Which type it better to use for array's indices?

Jonathan M Davis via Digitalmars-d-learn digitalmars-d-learn at puremagic.com
Fri Dec 4 13:39:34 PST 2015


On Friday, December 04, 2015 13:24:16 ref2401 via Digitalmars-d-learn wrote:
> Which type it better to use for array's indices?
>
> float[] arr = new float[10];
> int i;
> long j;
> size_t k;
> // which one is better arr[i], a[j]or arr[k] ?
>
> It seem like `size_t` suites well because 'is large enough to
> represent an offset into all addressible memory.'
> (http://dlang.org/spec/type.html#size_t)
> However sometimes I want index to be less the 0 to represent a
> particular case.
> For instance `find(float[] arr, float v)` may return -1 if `v`
> has not been found.
>
> Again which type is better or put it into another words which
> type should I pick as default?

In general, you should always use size_t for length unless you have a very
good reason otherwise. Arrays, ranges, and containers all do it. Using
anything else is asking for trouble. So, while you _could_ use something
else for specific use cases, I'd strongly suggest that you not do so.

As for find, std.algorithm already has it.
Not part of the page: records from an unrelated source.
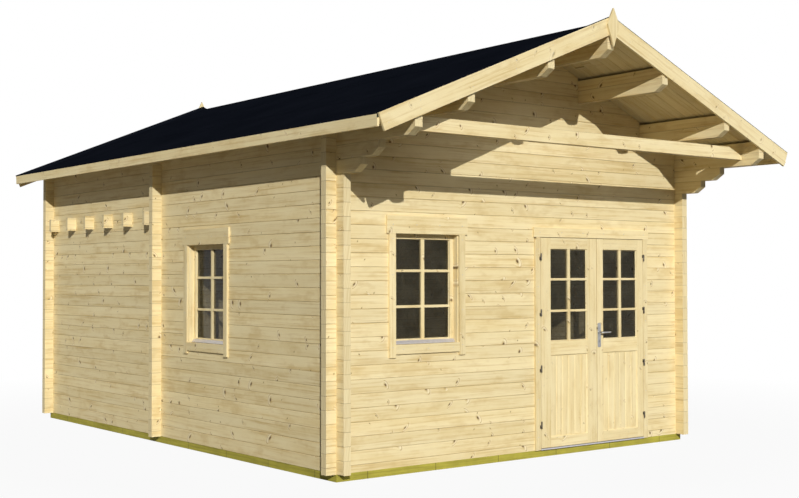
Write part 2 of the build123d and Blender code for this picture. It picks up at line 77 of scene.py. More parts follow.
class Socket:
    """An output of a shader node, so that sums on surfaces read as plain sums."""

    def __init__(self, finish, link):
        self.finish = finish
        self.link = link

    def sum(self, operation, other, swapped=False):
        first, second = (other, self) if swapped else (self, other)
        return self.finish.node("ShaderNodeMath", {"operation": operation}, {0: first, 1: second})

    def __add__(self, other):
        return self.sum("ADD", other)

    def __radd__(self, other):
        return self.sum("ADD", other, True)

    def __sub__(self, other):
        return self.sum("SUBTRACT", other)

    def __rsub__(self, other):
        return self.sum("SUBTRACT", other, True)

    def __mul__(self, other):
        return self.sum("MULTIPLY", other)

    def __rmul__(self, other):
        return self.sum("MULTIPLY", other, True)

    def __truediv__(self, other):
        return self.sum("DIVIDE", other)

    def __gt__(self, other):
        return self.sum("GREATER_THAN", other)

    def power(self, other):
        return self.sum("POWER", other)

    def one(self, operation):
        return self.finish.node("ShaderNodeMath", {"operation": operation}, {0: self})


class Finish:
    """A material or the world, made of its own shader and the nodes that feed it."""

    def __init__(self, name, kept=bpy.data.materials, kind="BSDF_PRINCIPLED"):
        self.made = kept.new(name)
        self.made.use_nodes = True
        self.tree = self.made.node_tree
        self.shader = next(n for n in self.tree.nodes if n.type == kind)

    def node(self, kind, settings=None, inputs=None, out=0):
        made = self.tree.nodes.new(kind)
        for key, value in (settings or {}).items():
            setattr(made, key, value)
        for key, value in (inputs or {}).items():
            self.feed(made.inputs[key], value)
        return Socket(self, made.outputs[out])

    def feed(self, socket, value):
        if isinstance(value, Socket):
            self.tree.links.new(value.link, socket)
        else:
            socket.default_value = value

    def set(self, **values):
        for key, value in values.items():
            self.feed(self.shader.inputs[key.replace("_", " ")], value)

    def vector(self, x, y, z=0.0):
        return self.node("ShaderNodeCombineXYZ", None, {0: x, 1: y, 2: z})

    def parts(self, vector):
        made = self.node("ShaderNodeSeparateXYZ", None, {0: vector})
        return [Socket(self, s) for s in made.link.node.outputs]

    def length(self, vector):
        return self.node("ShaderNodeVectorMath", {"operation": "LENGTH"}, {0: vector}, 1)

    def spot(self):
        """Where a point of the surface lies on the object, as one vector."""
        return self.node("ShaderNodeTexCoord", None, None, "Object")

    def noise(self, vector, scale=1.0, detail=2.0, rough=0.5):
        inputs = {"Vector": vector, "Scale": scale, "Detail": detail, "Roughness": rough}
        return self.node("ShaderNodeTexNoise", None, inputs)

    def chance(self, value):
        return self.node("ShaderNodeTexWhiteNoise", {"noise_dimensions": "1D"}, {"W": value})

    def between(self, value, low, high, to_low=0.0, to_high=1.0):
        inputs = {"Value": value, 1: low, 2: high, 3: to_low, 4: to_high}
        return self.node("ShaderNodeMapRange", {"clamp": True}, inputs)

    def mix(self, mask, first, second):
        return self.node("ShaderNodeMix", {"data_type": "RGBA"}, {0: mask, 6: first, 7: second}, 2)

    def shade(self, tint, factor):
        """The colour made lighter or darker by a number that varies."""
        inputs = {0: tint, "Scale": factor}
        return self.node("ShaderNodeVectorMath", {"operation": "SCALE"}, inputs)

    def bump(self, height, strength, distance=0.001):
        inputs = {"Height": height, "Strength": strength, "Distance": distance}
        return self.node("ShaderNodeBump", None, inputs)

    def background_rays(self):
        """One for rays that are to show a white background, straight, mirrored or through glass."""
        rays = self.node("ShaderNodeLightPath").link.node.outputs
        seen = Socket(self, rays["Is Camera Ray"]) + Socket(self, rays["Is Glossy Ray"])
        return (seen + Socket(self, rays["Is Transmission Ray"])).sum("MINIMUM", 1.0)


def colour(red, green, blue):
    return (red, green, blue, 1.0)


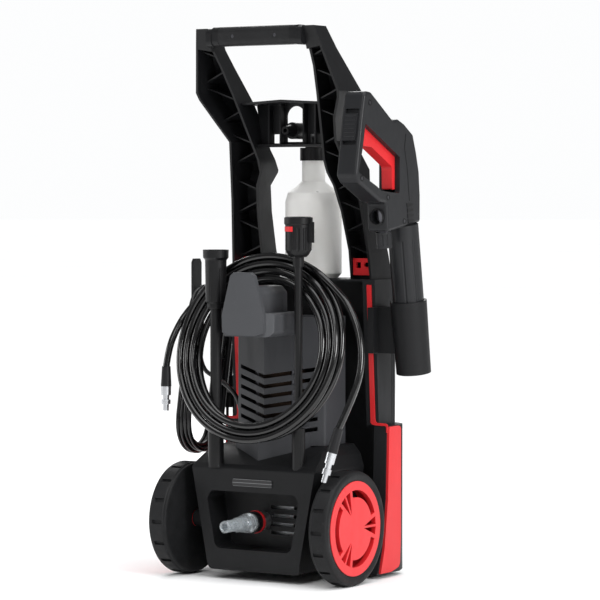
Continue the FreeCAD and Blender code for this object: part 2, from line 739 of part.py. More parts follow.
def arm_clips():
    """Red clips that lock the frame arms to the deck, seen in the open rear of each channel."""
    node("arm_clips", group("arm_clips", [arm_clip(-1), arm_clip(1)]))


def arm_clip(side):
    """One red clip: a slotted frame and the stem behind it."""
    low, high = (83.0, 119.0) if side > 0 else (-119.0, -83.0)
    middle = 101.0 * side
    frame = box("clip", low, high, 117.5, 121.5, 462.0, 488.0)
    stem = box("clip_stem", middle - 9, middle + 9, 121.5, 136.0, 462.0, 470.0)
    windows = [cylinder("clip_hole", "Y", (middle + 6 * side, 110.0, 478.0), 4.0, 20.0),
               box("clip_slot", middle - 12, middle - 4, 110.0, 124.0, 473.0, 482.0)]
    return cut("arm_clip", join("clip_blank", [frame, stem]), windows)


def handle():
    """Top cross bar of the frame with its two collars, and the grip shell between them."""
    high = D["handle_top"]
    low = high - D["bar_height"]
    rear = D["bar_rear"]
    section = [(rear + 4, low + 4), (rear + 31, low + 4), (rear + 31, high - 4), (rear + 4, high - 4)]
    core = prism("bar_core", "YZ_Plane", section, -84.0, 168.0, [(7.0, (0, 1, 2, 3))])
    ends = []
    for start in (-86.0, 76.0):
        outer = [(rear, low), (rear + 36, low), (rear + 36, high - 2), (rear, high - 2)]
        ends.append(prism("bar_end", "YZ_Plane", outer, start, 10.0, [(9.0, (0, 1, 2, 3))]))
    grip_section = [(rear + 1, low + 1), (rear + 34, low + 1), (rear + 34, high), (rear + 1, high)]
    sleeve = prism("grip", "YZ_Plane", grip_section, -64.0, 128.0, [(10.0, (0, 1, 2, 3))])
    bore = prism("grip_bore", "YZ_Plane", section, -70.0, 140.0, [(7.0, (0, 1, 2, 3))])
    screws = [cylinder("screw_hole", "Y", (38.0 * side, rear - 2, low + 15), 3.0, 8.0)
              for side in (-1, 1)]
    node("handle_grip", cut("handle_grip", sleeve, [bore] + screws))
    collars = [prism("collar", "YZ_Plane", grip_section, start, 12.0, [(9.0, (0, 1, 2, 3))])
               for start in (-76.0, 64.0)]
    node("handle_bar", join("handle_bar", [core] + ends + collars))
    heads = [cylinder("grip_screw", "Y", (38.0 * side, rear + 1.6, low + 15), 2.9, 2.4)
             for side in (-1, 1)]
    node("grip_screws", group("grip_screws", heads))


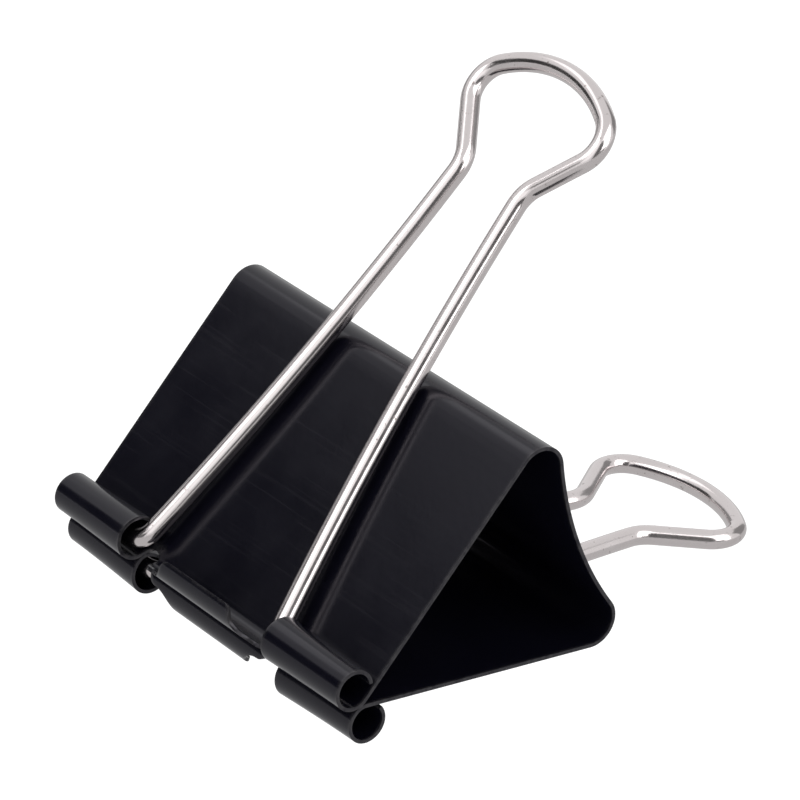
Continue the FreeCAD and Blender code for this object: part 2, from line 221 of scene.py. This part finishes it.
def ease(share):
    """A smooth step from 0 to 1."""
    share = np.clip(share, 0, 1)
    return share**2 * (3 - 2 * share)


def polar(radius, turn):
    """The place at that distance and angle from the origin."""
    return radius * np.array([math.cos(turn), math.sin(turn)])


class Section:
    """The upper half of the sheet's section.

    The length s along it is below 0 on the rolled edge, 0 where the jaw starts, and s_end in the middle of
    the back.
    """

    def __init__(self):
        reach = CLIP.hinge - [0, CLIP.pivot]
        inset = CLIP.curl_radius - SHEET
        self.flat = math.sqrt(reach @ reach - inset**2)
        self.angle = math.atan2(reach[1], reach[0]) + math.atan2(inset, self.flat)
        self.d = polar(1, self.angle)
        self.n = np.array([-self.d[1], self.d[0]])
        self.bend_centre = CLIP.hinge - self.n * BEND_RADIUS
        spread = BEND_RADIUS + BACK_RADIUS
        self.lean = math.asin(self.bend_centre[1] / spread)
        self.back_centre = np.array([self.bend_centre[0] + spread * math.cos(self.lean), 0])
        self.s_bend = self.flat + (QUARTER + self.angle + self.lean) * BEND_RADIUS
        self.s_end = self.s_bend + self.lean * BACK_RADIUS

    def radius(self, x):
        """Outer radius of the roll at x. A curl widens towards its notch, and the tab is a bit tighter."""
        share = np.clip((CLIP.half_width - np.abs(x)) / (CLIP.half_width - CURL_IN), 0, 1)
        curl = FLARE_OUT + (FLARE_IN - FLARE_OUT) * share**FLARE_POWER
        inner = ease((CURL_IN - np.abs(x)) / (CURL_IN - LIP_HALF))
        return CLIP.curl_radius + curl + (FLARE_TAB - curl) * inner

    def roll(self, x, s, depth):
        """Place on a rolled edge. It starts flush with the jaw, and then closes the mouth."""
        radius = self.radius(x)
        flush = radius - CLIP.curl_radius
        shut = (radius - MOUTH_PRESS - CLIP.pivot) / math.cos(self.angle)
        rise = flush + (shut - flush) * ease(-s / MOUTH_RUN)
        along, across = polar(radius - SHEET + depth, s / CLIP.curl_radius - QUARTER)
        return [0, CLIP.pivot] + self.d * along + self.n * (rise + across)

    def point(self, x, s, depth):
        """Place of the blank's point (x, s), depth below the face that the jaw shows outside."""
        if s <= 0:
            yz = self.roll(x, s, depth)
        elif s <= self.flat:
            yz = [0, CLIP.pivot] + self.d * s + self.n * (SHEET - CLIP.curl_radius - depth)
        elif s <= self.s_bend:
            turn = QUARTER + self.angle - (s - self.flat) / BEND_RADIUS
            yz = self.bend_centre + polar(BEND_RADIUS - depth, turn)
        else:
            turn = math.pi - self.lean + (s - self.s_bend) / BACK_RADIUS
            yz = self.back_centre + polar(BACK_RADIUS + depth, turn)
        return x, yz[0], yz[1]


SECTION = Section()


def steps(start, end, size):
    """Evenly spaced values from start to end, no further apart than size."""
    return list(np.linspace(start, end, max(2, int(math.ceil(abs(end - start) / size)) + 1)))


def clustered(start, end, count):
    """Values from start to end that crowd together at both ends."""
    return [start + (end - start) * (1 - math.cos(math.pi * k / count)) / 2 for k in range(count + 1)]


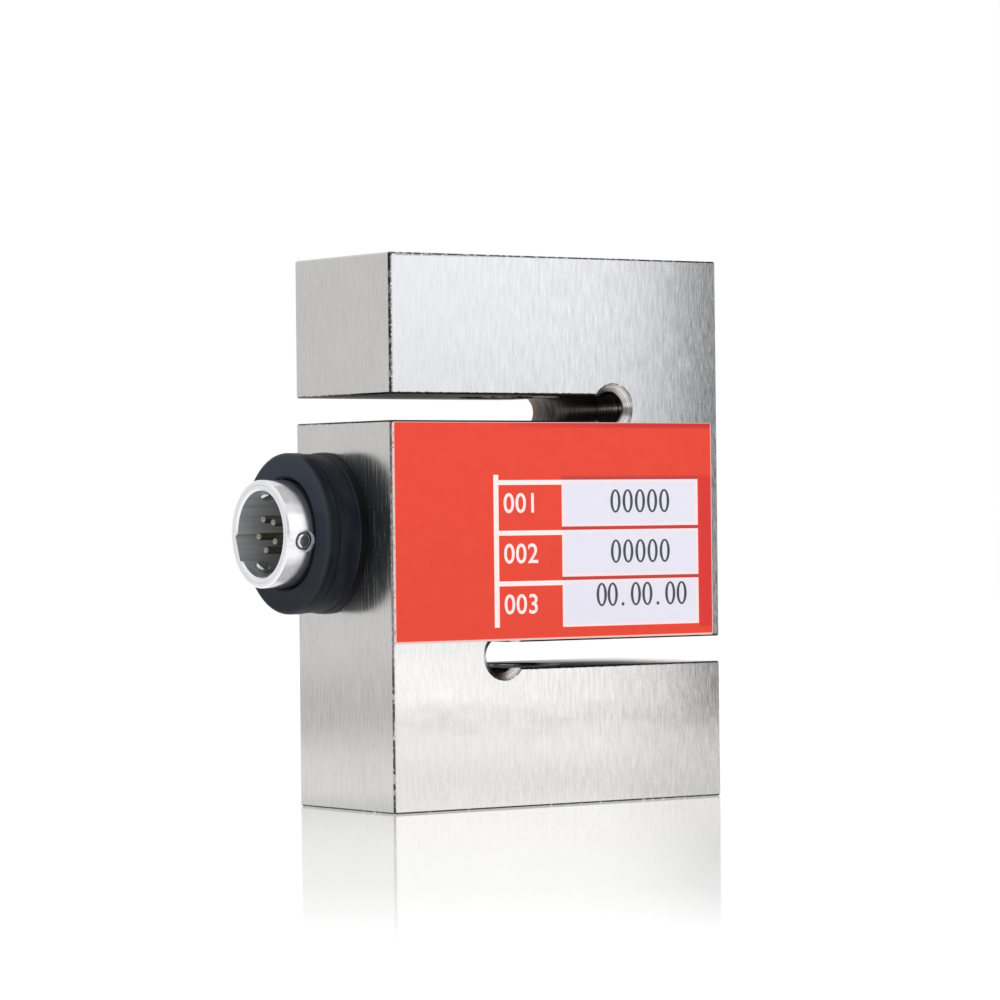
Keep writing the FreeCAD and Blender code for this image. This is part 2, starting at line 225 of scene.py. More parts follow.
# %% Build finishes
class Finish(Graph):
    """A material with a Principled shader, and the nodes that drive it."""

    def __init__(self, name, color, metallic=0.0, roughness=0.5, **uniform):
        self.material = bpy.data.materials.new(name)
        self.material.use_nodes = True
        super().__init__(self.material.node_tree)
        self.shader = self.tree.nodes["Principled BSDF"]
        self.set(Metallic=metallic, Roughness=roughness, **uniform)
        self.set(**{"Base Color": (*color, 1.0)})
        self.material.diffuse_color = (*color, 1.0)

    def set(self, **sockets):
        """Feeds the Principled shader's sockets by name."""
        for name, value in sockets.items():
            self.feed(self.shader.inputs[name.replace("_", " ")], value)

    def bump(self, height, depth):
        """Raises the surface by a height from 0 to 1 times a depth in millimetres."""
        sockets = {"Height": height, "Distance": depth * MM, "Strength": 1.0}
        self.set(Normal=self.node("ShaderNodeBump", None, sockets))

    def dress(self, *names):
        """Puts this finish on pieces of the frame."""
        for name in names:
            nodes[name].data.materials[0] = self.material
        print(self.material.name, "on", len(names), "pieces,", len(self.tree.nodes), "nodes")


# %% [markdown]
# ## Nickel-plated steel
#
# The block is milled, brushed up and down on its large faces, and plated. Brushed metal is three
# things at once: fine grooves that tilt the reflections, a roughness that changes from groove to
# groove, and a slight change of shade. One fine noise, pulled out eleven times along Z, drives all
# three, and a broader one adds strokes. The top and the bottom are ground along X instead. An image
# of brushed metal could do it too, but it would repeat and would have to be fitted to each face.
#
# Where other tools have been the surface differs, so masks pick those places by their distance from the
# CAD shapes: the wire-cut slots are dull and carry painted shade, the drilled relief holes show the rings
# of the drill under painted shade, and their countersinks are bright and freshly turned.

# %% Measure the block
SLOT_PITCH = 28.7
SLOT_HEIGHT = 3.0
RELIEF_REACH = 8.0
RELIEF_RADIUS = 2.0
SINK_REACH = 0.95
MOUTH_RADIUS = 6.4
middle_z = body_middle.z / MM
half_depth = (body_high.y - body_low.y) / 2 / MM
slot_z = [middle_z + side * SLOT_PITCH / 2 for side in (-1, 1)]
relief_x = (-RELIEF_REACH, RELIEF_REACH)
outer_wall = slot_z[0] - SLOT_HEIGHT / 2 - body_low.z / MM
print("slots at", slot_z, "mm; the blocks beyond them are", round(outer_wall, 2), "mm thick")

# %% [markdown]
# The connector's axis is the middle of the collar's box. The block needs it too, for the painted contact
# shade round the collar on its end.

# %% Measure the connector
collar_low, collar_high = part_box("connector_collar")
shell_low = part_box("connector_shell")[0]
port_y = (collar_low.y + collar_high.y) / 2 / MM
port_z = (collar_low.z + collar_high.z) / 2 / MM
collar_radius = (collar_high.z - collar_low.z) / 2 / MM
shell_reach = (body_low.x - shell_low.x) / MM
print("connector's axis at y", round(port_y, 2), "z", round(port_z, 2), "mm")

# %% [markdown]
# The brushing runs a different way on each kind of face, so masks on the way that the surface faces
# tell the level faces, the front and back, and the ends apart.

# %% Brush and plate the block
plated = Finish("plated_body", (0.60, 0.60, 0.595), 1.0, 0.3, Anisotropic=0.45)
at = plated.place()
x, y, z = plated.axes(at)
normal_x, normal_y, normal_z = [abs(wire) for wire in plated.axes(plated.facing())]
level = normal_z > 0.9
front = normal_y > 0.9
end = normal_x > 0.9
upright_grain = plated.noise(at, 7.0, 3.0, (1, 1, 0.09))
level_grain = plated.noise(at, 7.0, 3.0, (0.09, 1, 1))
grain = plated.between(level, upright_grain, level_grain)
strokes = plated.noise(at, 2.6, 2.0, (1, 1, 0.13))
clouds = plated.noise(at, 0.16, 3.0)
print("grain, strokes and clouds:", len(plated.tree.nodes), "nodes")

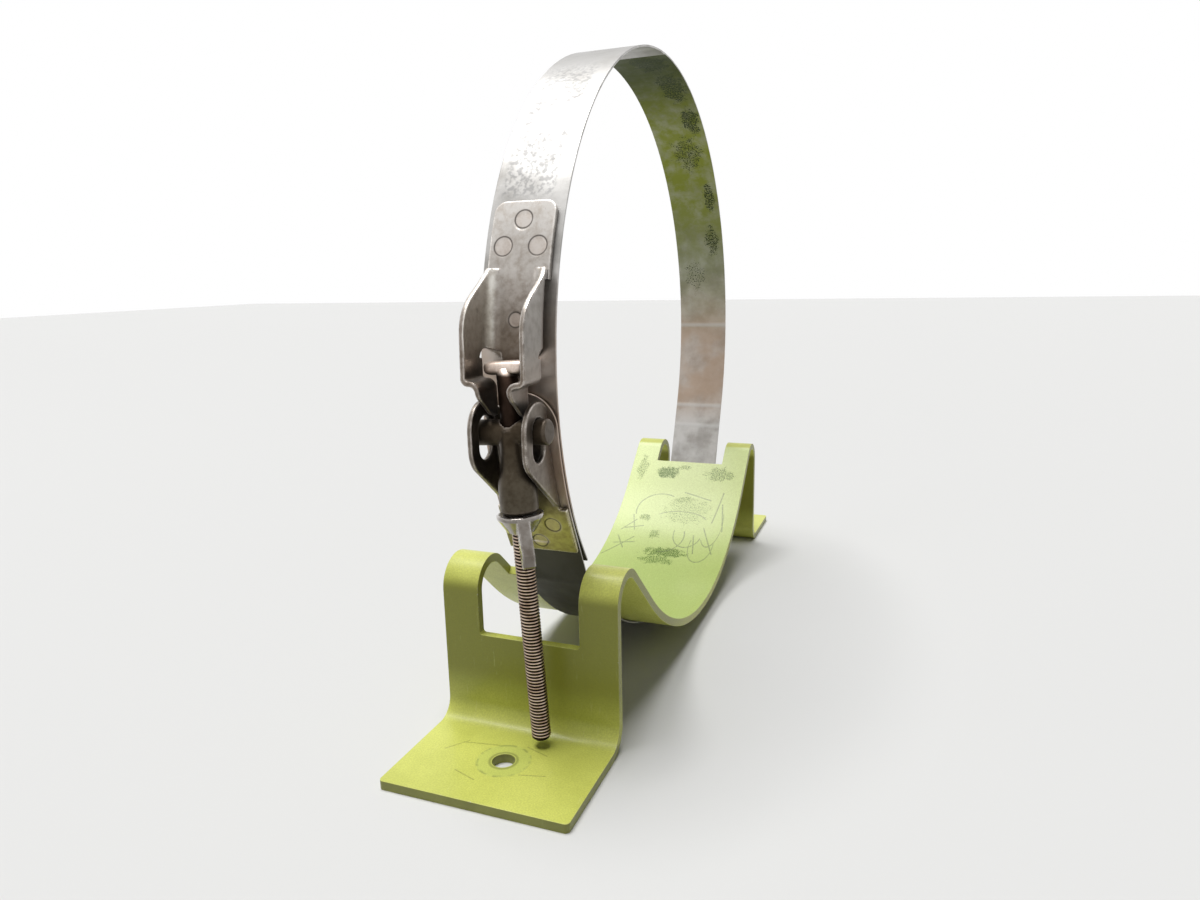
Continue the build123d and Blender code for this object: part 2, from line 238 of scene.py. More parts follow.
def startGroup(name, inputs, outputs):
    group = bpy.data.node_groups.new(name, "ShaderNodeTree")
    for label, kind, value in inputs:
        socket = group.interface.new_socket(name=label, in_out="INPUT", socket_type="NodeSocket" + kind)
        socket.default_value = value
    for label, kind in outputs:
        group.interface.new_socket(name=label, in_out="OUTPUT", socket_type="NodeSocket" + kind)
    return group, group.nodes.new("NodeGroupInput").outputs, group.nodes.new("NodeGroupOutput").inputs


def use(tree, group, **values):
    node = tree.nodes.new("ShaderNodeGroup")
    node.node_tree = bpy.data.node_groups[group]
    for label, value in values.items():
        feed(tree, node.inputs[label], value)
    return node.outputs


# shared effects


def makeEdgeWearAndHighlight():
    group, given, out = startGroup(
        "edgeWearAndHighlight",
        [
            ("Place", "Vector", (0, 0, 0)),
            ("Reach", "Float", 0.0004),
            ("Gain", "Float", 6.0),
            ("Breakup", "Float", 0.6),
        ],
        [("Mask", "Float")],
    )
    # mask of rounded edges, used for worn edges and for painted highlight on rims
    rounded = group.nodes.new("ShaderNodeBevel")
    rounded.samples = 4
    feed(group, rounded.inputs["Radius"], given["Reach"])
    flat = group.nodes.new("ShaderNodeNewGeometry")
    facing = vectorCalc(group, "DOT_PRODUCT", rounded.outputs[0], flat.outputs["Normal"])
    worn = calc(group, "MULTIPLY", calc(group, "SUBTRACT", 1.0, facing), given["Gain"], True)
    broken = ramp(group, noise(group, given["Place"], given["Breakup"], 4.0), 0.36, 0.62, 0.25, 1.0)
    group.links.new(product(group, worn, broken), out["Mask"])


def makeCloudTone():
    group, given, out = startGroup(
        "cloudTone",
        [
            ("Place", "Vector", (0, 0, 0)),
            ("Scale", "Float", 0.1),
            ("Low", "Float", 0.4),
            ("High", "Float", 0.6),
            ("First", "Color", (1, 1, 1, 1)),
            ("Second", "Color", (0, 0, 0, 1)),
        ],
        [("Colour", "Color"), ("Mask", "Float")],
    )
    mask = ramp(group, noise(group, given["Place"], given["Scale"], 5.0, 0.6), given["Low"], given["High"])
    group.links.new(blendColour(group, mask, given["First"], given["Second"]), out["Colour"])
    group.links.new(mask, out["Mask"])


def makeFineScratches():
    group, given, out = startGroup(
        "fineScratches",
        [("Place", "Vector", (0, 0, 0)), ("Scale", "Float", 1.0), ("Amount", "Float", 0.5)],
        [("Mask", "Float"), ("Height", "Float")],
    )
    lines = noise(group, given["Place"], given["Scale"], 6.0, 0.65)
    group.links.new(lines, out["Height"])
    few = ramp(group, lines, 0.62, 0.72)
    group.links.new(product(group, few, given["Amount"]), out["Mask"])


def makeCornerShade():
    group, given, out = startGroup(
        "grimeAndShade",
        [
            ("Place", "Vector", (0, 0, 0)),
            ("Reach", "Float", 0.003),
            ("Scale", "Float", 0.3),
            ("Amount", "Float", 0.8),
        ],
        [("Mask", "Float")],
    )
    # painted shade: darker where ambient occlusion finds corners and recesses, broken into patches
    corner = group.nodes.new("ShaderNodeAmbientOcclusion")
    corner.samples = 6
    feed(group, corner.inputs["Distance"], given["Reach"])
    hidden = ramp(group, corner.outputs["AO"], 0.95, 0.35)
    patchy = ramp(group, noise(group, given["Place"], given["Scale"], 4.0), 0.35, 0.65, 0.45, 1.0)
    patchyShade = product(group, hidden, patchy)
    group.links.new(calc(group, "MULTIPLY", patchyShade, given["Amount"], True), out["Mask"])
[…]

If the range that you give it
does not contain the value you're looking for, then the range it returns is
empty. Otherwise, it returns a range starting at the element you're
searching for. e.g.

auto arr = [1, 7, 42, 99, 2, 5];
auto found1 = arr.find(42);
assert(found1 == [42, 99, 2, 5]);
auto found2 = arr.find(500);
assert(found2.empty);

Alternatively, if you want the index, then you can use std.algorithm.count,
in which case, you'd effectively get the 1-based index of what you're
looking for and thus can subtract one from it to get the proper 0-based
index.

If you really do want to return -1, then you can do like std.string.indexOf
does and return ptrdiff_t instead of size_t, but that halves the maximum
array size that you can operate on, which can be a problem in 32-bit
programs which operate on a lot of data but wouldn't be a problem in 64-bit
programs.

But in general, size_t is what's used for indices and for length, and using
anything else is potentially asking for trouble - especially if you then mix
that with other code that does use size_t. For instance, some folks have
used int instead of size_t and then gotten bitten when their code was
compiled on 64-bit platforms, because there size_t is ulong instead of uint,
because then all of a sudden code like

int len = arr.length;

won't compile even though it did in 32-bit land. Using size_t as much as
possible for indices and length avoids that sort of problem.